Si la volonté est subsidiaire à l’intention, l’effort est de même conséquence de l’action. Agir implique une lutte contre des forces d’inertie essentiellement centrifuges. La persévérance est alors un signe d’engagement sincère. Poussé par l’amour, la raison ou la crainte, l’effort doit conduire non pas à éviter le mal mais surtout à faire le bien pour satisfaire Allah par-dessus tout. La morale coranique nous incite non pas au “bien” par devoir, mais au “mieux” par conviction. Ce “mieux” est à rechercher dans une sorte de divine proportion entre un état de tensions désirées et des limites légitimement assumées au sein d’une cohorte de devoirs qu’il faut concilier avec justesse. L’optimum devient alors vertu et sagesse.

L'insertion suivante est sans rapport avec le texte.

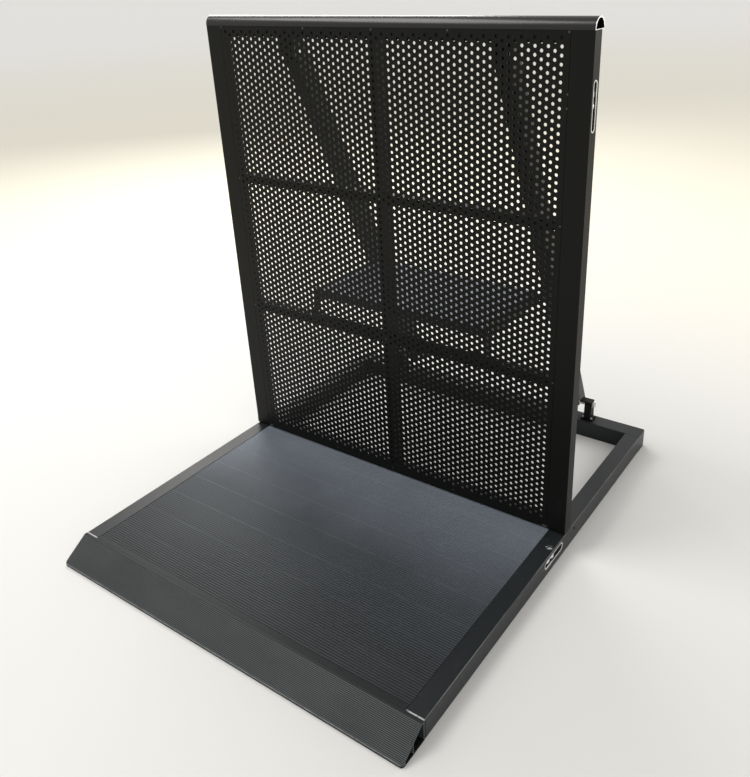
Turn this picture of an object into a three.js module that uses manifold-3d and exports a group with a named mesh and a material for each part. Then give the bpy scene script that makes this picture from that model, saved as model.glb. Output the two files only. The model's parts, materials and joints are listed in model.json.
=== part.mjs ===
// Folding crowd-control barrier for the front of a stage.
// Millimetres, +Z up, +X to the barrier's right as its audience side is faced, +Y to the stage side.
// A ribbed tread deck with a sloped nose lies on the floor, a perforated panel stands across it, two
// struts brace the panel from a bar at the back, and a guard's step hangs between the struts.
// To fold, the panel's foot slides back along the side tubes while its top comes down over the deck.
import * as THREE from 'three';
import { mergeVertices } from 'three/addons/utils/BufferGeometryUtils.js';
import Module from 'manifold-3d';

const wasm = await Module();
wasm.setup();

// ---------------------------------------------------------------- driving dimensions
const WIDTH = 1000;
const HEIGHT = 1200;
const BASE_HEIGHT = 50;
const GAP = 0.3;                 // clearance between pieces that touch
const HALF = WIDTH / 2;

// lengthwise places, measured from the panel's front face
const NOSE_TIP_Y = -684;
const NOSE_REAR_Y = -611;
const TUBE_FRONT_Y = -607;
const BASE_REAR_Y = 557;
const ORIGIN_SHIFT_Y = 51.006;   // puts the origin at the middle of the whole depth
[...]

De l’obligation à l’effort, la doctrine morale trouve, à travers la démonstration de Draz, un cadre académique dans la perspective coranique. En harmonie avec les niveaux d’adhésion au Message, la morale coranique est d’abord religion normative Islam (obligation – responsabilité – sanction) puis foi (intention) puis excellence (effort). Le Texte garde ainsi définitivement toute son universalité temporelle, spatiale et surtout humaine ouvrant pour tout un chacun les canaux menant de sa petite histoire vers la grande Histoire.